The key deliverable, due in the autumn of 2011, will be a Best Practices Manual for the design, implementation, monitoring and verification of CO2 geological storage projects worldwide, as well as to influence and accelerate good public policy development for storage regulations and public communications and outreach. Over 35 individual research projects encompass the overall research effort. These are undertaken by highly-reputed research scientists, engineers, geologists and geophysicists from 30 different Canadian and international universities, research councils, geological surveys and consultancies. A consortium of six governments and 10 international energy companies is providing the funding for the final phase of this $41-million research project.
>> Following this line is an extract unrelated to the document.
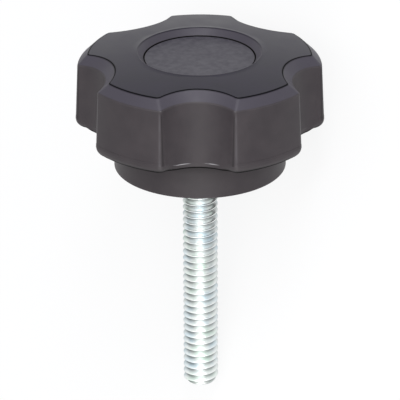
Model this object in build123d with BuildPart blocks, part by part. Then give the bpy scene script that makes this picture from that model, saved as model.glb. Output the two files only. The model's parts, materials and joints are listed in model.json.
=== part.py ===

11. Miranga CO2 injection site (Brazil)

The Brazil Oil company (Petrobras) started injecting high-pressure CO2 in 2009 into the Miranga onshore field, in the municipality of Pojuca, state of Bahia, to test technologies that may contribute to future development projects for the Santos Basin's Pre-Salt cluster. The CO2 produced at the future pre-salt fields is injected back into the reservoirs to boost the recovery factor. The Miranga field project foresees the geological sequestration and removal of 370 tons of CO2/day. In addition to the environmental gains, the technology to be applied will considerably increase the recovery percentage of the oil nestled in that field's reservoir. This project is used as a proving ground for new technologies that might be applied to other fields to be developed in Brazil, particularly in new pre-salt discoveries, since the reservoirs there have shown the presence of natural CO2 associated to the oil. The Miranga field was selected for the tests on account of its geological characteristics and existing logistics available at the site. The technique to be used in Miranga is based on injecting CO2 under high pressures. In this case, the CO2 works like a type of solvent that changes the properties of the oil.